The first step is to compute the income, which can be carried out via the means listed above. The second step is then to understand tax liability. There is a specific schedule of taxes that businesses and individuals need to refer to in order to know their tax liability, as explained below:

Schedule of Income Tax Rates
Type of business entity The applicable income tax
Proprietorship or individual Taxes apply as per the income tax slab rates
Partnership/ LLP firm 30% of the income
Indian company 25% of the income
It is crucial to file income tax returns before the due date using the forms mentioned below:
Income that has been computed under the presumptive taxation scheme ITR 4
Income computed by calculating the revenue, expense and depreciation ITR 3/ ITR 5/ ITR 6/ ITR7

 

Generally, the last date for filing income tax returns is 31st July or 30th September depending on the type of taxpayer. These dates are subject to change depending on the notifications issued by the government.

What tax incentives apply for startups?

While announcing the Budget in 2016, the government had announced some incentives that apply for startups.

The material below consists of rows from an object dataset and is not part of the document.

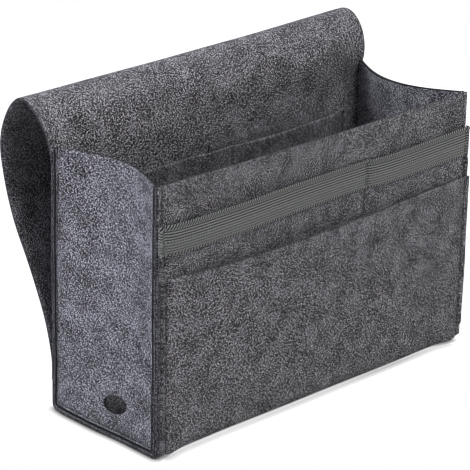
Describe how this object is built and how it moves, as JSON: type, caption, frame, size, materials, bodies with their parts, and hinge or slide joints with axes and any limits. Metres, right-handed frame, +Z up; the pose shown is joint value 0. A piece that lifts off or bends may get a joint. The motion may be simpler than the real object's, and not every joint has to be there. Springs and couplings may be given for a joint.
{
  "type": "bedside caddy",
  "caption": "Open felt box for a bed's side, with front pockets under a webbing band, inner pockets, a cable hole and a long flap that tucks under the mattress.",
  "frame": {"origin": "middle of the underside of the box, midway between its raw side edges and between the outer faces of its front and back walls", "axes": "+X to the right along the front, +Y from the front to the back, +Z up"},
  "size_m": [0.35, 0.2051, 0.2659],
  "materials": {
    "felt": "dark grey melange felt, matt and slightly hairy",
    "felt_side": "dark grey melange felt, matt and slightly hairy",
    "webbing": "tight ribbed webbing with a slight sheen",
    "thread": "dark sewing thread"
  },
  "bodies": {
    "caddy": {"felt_wrap": "felt", "middle_pocket_panel": "felt", "outer_pocket_panel": "felt", "pocket_webbing": "webbing", "left_gusset": "felt_side", "right_gusset": "felt_side", "inner_pocket_tall": "felt", "inner_pocket_low": "felt", "front_left_seam": "thread", "rear_left_seam": "thread", "front_right_seam": "thread", "rear_right_seam": "thread", "pocket_divider_stitch": "thread", "webbing_stitch_left": "thread", "webbing_stitch_right": "thread", "inner_stitch_left": "thread", "inner_stitch_middle": "thread", "inner_stitch_right": "thread"},
    "flap_link_01": {"flap_panel_01": "felt"},
    "flap_link_02": {"flap_panel_02": "felt"},
    "flap_link_03": {"flap_panel_03": "felt"},
    "flap_link_04": {"flap_panel_04": "felt"},
    "flap_link_05": {"flap_panel_05": "felt"},
    "flap_link_06": {"flap_panel_06": "felt"},
    "flap_link_07": {"flap_panel_07": "felt"},
    "flap_link_08": {"flap_panel_08": "felt"},
    "flap_link_09": {"flap_panel_09": "felt"},
    "flap_link_10": {"flap_panel_10": "felt"}
  },
  "joints": [
    {"name": "flap_lift", "type": "hinge", "parent": "caddy", "child": "flap_link_01", "pos_m": [0, 0.063, 0.22815], "axis": [-1, 0, 0], "range_deg": [0, 71]},
    {"name": "flap_uncurl_02", "type": "hinge", "parent": "flap_link_01", "child": "flap_link_02", "pos_m": [0, 0.06855, 0.25211], "axis": [-1, 0, 0], "range_deg": [-28, 0]},
    {"name": "flap_uncurl_03", "type": "hinge", "parent": "flap_link_02", "child": "flap_link_03", "pos_m": [0, 0.08009, 0.26287], "axis": [-1, 0, 0], "range_deg": [-31.5, 0]},
    {"name": "flap_uncurl_04", "type": "hinge", "parent": "flap_link_03", "child": "flap_link_04", "pos_m": [0, 0.09359, 0.26562], "axis": [-1, 0, 0], "range_deg": [-40, 0]},
    {"name": "flap_uncurl_05", "type": "hinge", "parent": "flap_link_04", "child": "flap_link_05", "pos_m": [0, 0.10714, 0.25826], "axis": [-1, 0, 0], "range_deg": [-27.5, 0]},
    {"name": "flap_uncurl_06", "type": "hinge", "parent": "flap_link_05", "child": "flap_link_06", "pos_m": [0, 0.11823, 0.24181], "axis": [-1, 0, 0], "range_deg": [-21.5, 0]},
    {"name": "flap_uncurl_07", "type": "hinge", "parent": "flap_link_06", "child": "flap_link_07", "pos_m": [0, 0.12384, 0.21651], "axis": [-1, 0, 0], "range_deg": [-16.5, 0]},
    {"name": "flap_uncurl_08", "type": "hinge", "parent": "flap_link_07", "child": "flap_link_08", "pos_m": [0, 0.12158, 0.18416], "axis": [-1, 0, 0], "range_deg": [-14.5, 0]},
    {"name": "flap_uncurl_09", "type": "hinge", "parent": "flap_link_08", "child": "flap_link_09", "pos_m": [0, 0.10898, 0.14649], "axis": [-1, 0, 0], "range_deg": [-5.5, 0]},
    {"name": "flap_uncurl_10", "type": "hinge", "parent": "flap_link_09", "child": "flap_link_10", "pos_m": [0, 0.08221, 0.09299], "axis": [-1, 0, 0], "range_deg": [0, 10.5]}
  ],
  "couplings": [
    {"joint": "flap_uncurl_02", "follows": "flap_lift", "ratio": -0.3943},
    {"joint": "flap_uncurl_03", "follows": "flap_lift", "ratio": -0.4436},
    {"joint": "flap_uncurl_04", "follows": "flap_lift", "ratio": -0.5633},
    {"joint": "flap_uncurl_05", "follows": "flap_lift", "ratio": -0.3873},
    {"joint": "flap_uncurl_06", "follows": "flap_lift", "ratio": -0.3028},
    {"joint": "flap_uncurl_07", "follows": "flap_lift", "ratio": -0.2323},
    {"joint": "flap_uncurl_08", "follows": "flap_lift", "ratio": -0.2042},
    {"joint": "flap_uncurl_09", "follows": "flap_lift", "ratio": -0.0774},
    {"joint": "flap_uncurl_10", "follows": "flap_lift", "ratio": 0.1478}
  ]
}
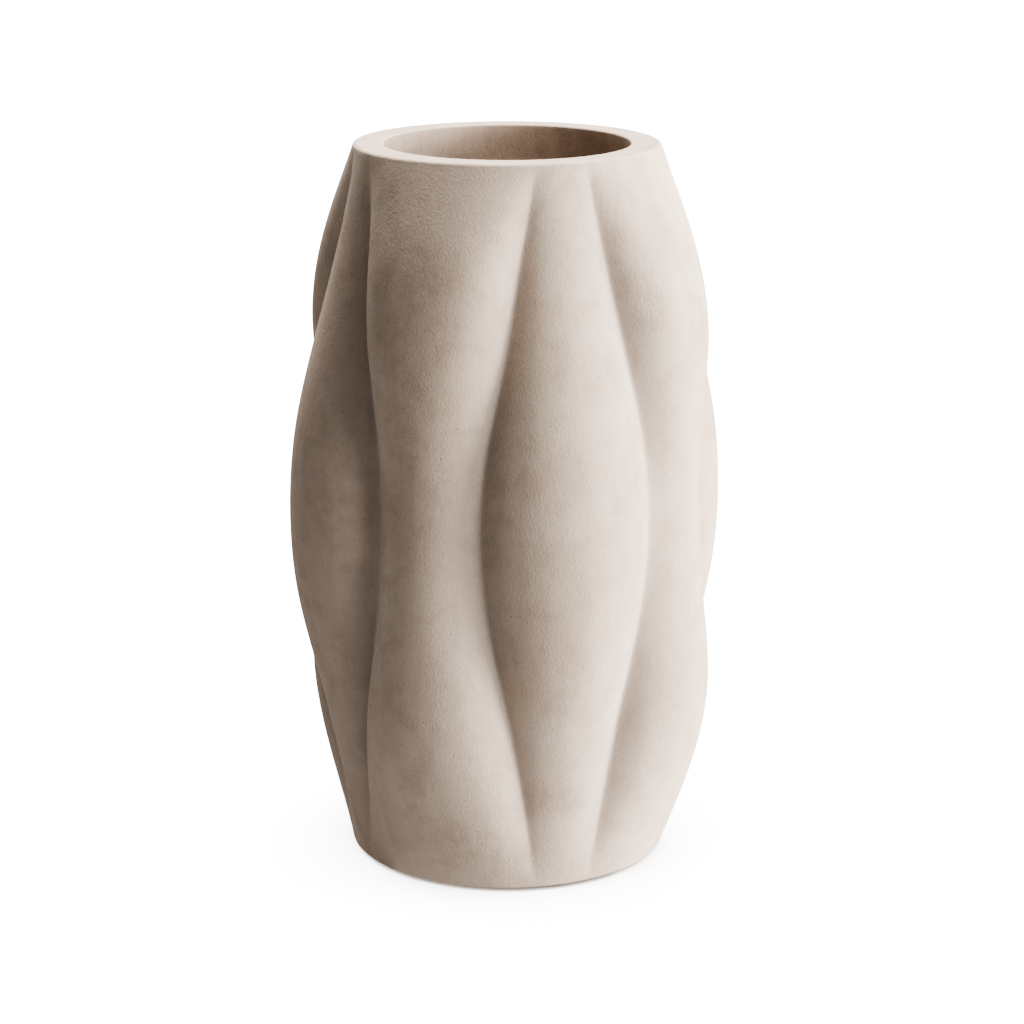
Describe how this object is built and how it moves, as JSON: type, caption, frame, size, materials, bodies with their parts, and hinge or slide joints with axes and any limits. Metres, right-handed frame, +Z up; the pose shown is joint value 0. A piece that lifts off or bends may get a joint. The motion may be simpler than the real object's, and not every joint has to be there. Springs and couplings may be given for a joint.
{
  "type": "urn vase",
  "caption": "Tall barrel-shaped vase with soft upright lobes, alternately leaf-shaped and waisted, a thick flat rim and a round open mouth, on felt foot pads.",
  "frame": {"origin": "centre of the surface that the foot pads stand on", "axes": "+Z up along the vase's own axis, from foot to mouth; -Y is the front and runs through the ridge of one leaf-shaped lobe, as +X, +Y and -X run through the other three"},
  "size_m": [0.186, 0.186, 0.3],
  "materials": {
    "stoneware": "matt, unglazed, fine sandy grain with faint brown mottling",
    "felt": "pressed wool felt"
  },
  "bodies": {
    "root": {"vase_body": "stoneware", "foot_pad_front": "felt", "foot_pad_right": "felt", "foot_pad_back": "felt", "foot_pad_left": "felt"}
  },
  "joints": []
}
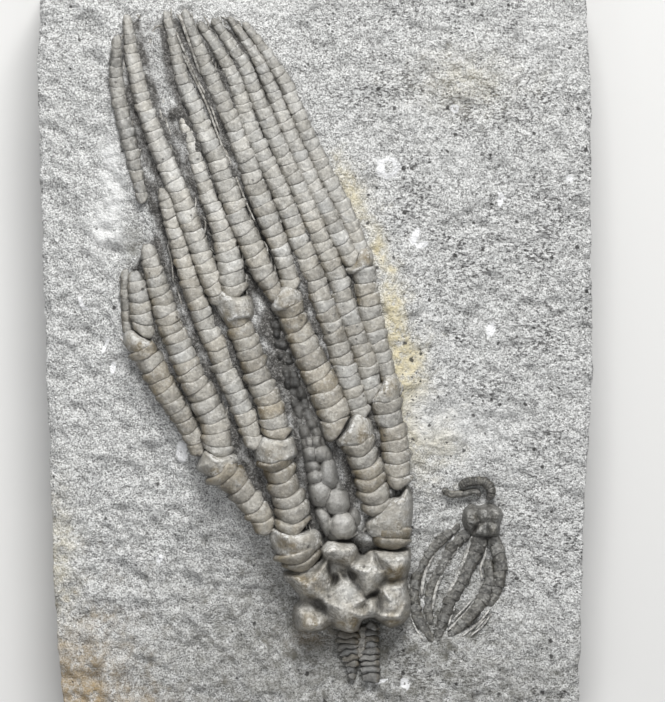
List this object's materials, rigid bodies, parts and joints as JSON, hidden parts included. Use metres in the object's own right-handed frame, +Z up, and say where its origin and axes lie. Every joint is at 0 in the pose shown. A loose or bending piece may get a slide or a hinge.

Since then, these incentives have been revised to make them more inclusive and encourage startup operations in India. 

One of the main ones is the 100% tax rebate as per Section 80IAC for the startups that are considered eligible for the same. Additionally, startups can enjoy this 100% rebate for three consecutive years. The company can choose these 3 consecutive years at its own discretion from any of the first 10 years. 

This deduction will be available to eligible start-up if the total turnover does not exceed Rs 100 crore in any of the years beginning from the year of its incorporation.

However, it is important to note that if a company wants to claim these benefits, they have to comply with the following rules:

  • They must maintain separate account books for their eligible businesses
  • They must ask a Chartered Accountant to audit their books
  • They must use form 10CCB to furnish their audit report along with their ITR

What startups are eligible for these tax incentives?

India is a country that is filled with startups, but that does not mean that every single startup can enjoy these rebates. They must fall under the bracket of an eligible startup. 

In order to be an eligible startup, the following conditions must be met:

  • The company needs to be incorporated either as a Company or as an LLP
  • The company must be incorporated anytime between 1 April 2016 and 1 April 2021 (as per the Finance Act of 2018)
  • The company must not have a total turnover that exceeds Rs 100 crores
  • The company has to be certified by the Inter-Ministerial Board of Certification as an eligible business.
  • An eligible business is generally defined as one that involves development, innovation, deployment, or the commercialization of products, services, or processes that are either driven by intellectual property or technology
  • The company cannot be one that has recently been formed by splitting up an existing company or business

If your startup meets these requirements, you can certainly avail the benefits that have been introduced to facilitate Start-Up India. 

These tax incentives and rules have been introduced by the Government of India in order to facilitate entrepreneurship in the country. With such high potential, India has always been a great marketplace, and it is time for young citizens to capitalize on the same. 

By pursuing their own businesses and offering innovative solutions, they not only stand a chance to earn far greater revenues than they would if they were in a standard job but also improve the general job market of the country.

If you have recently launched your business, you should identify the three years that you want to remain tax-free with care! This can be a huge financial boon for you!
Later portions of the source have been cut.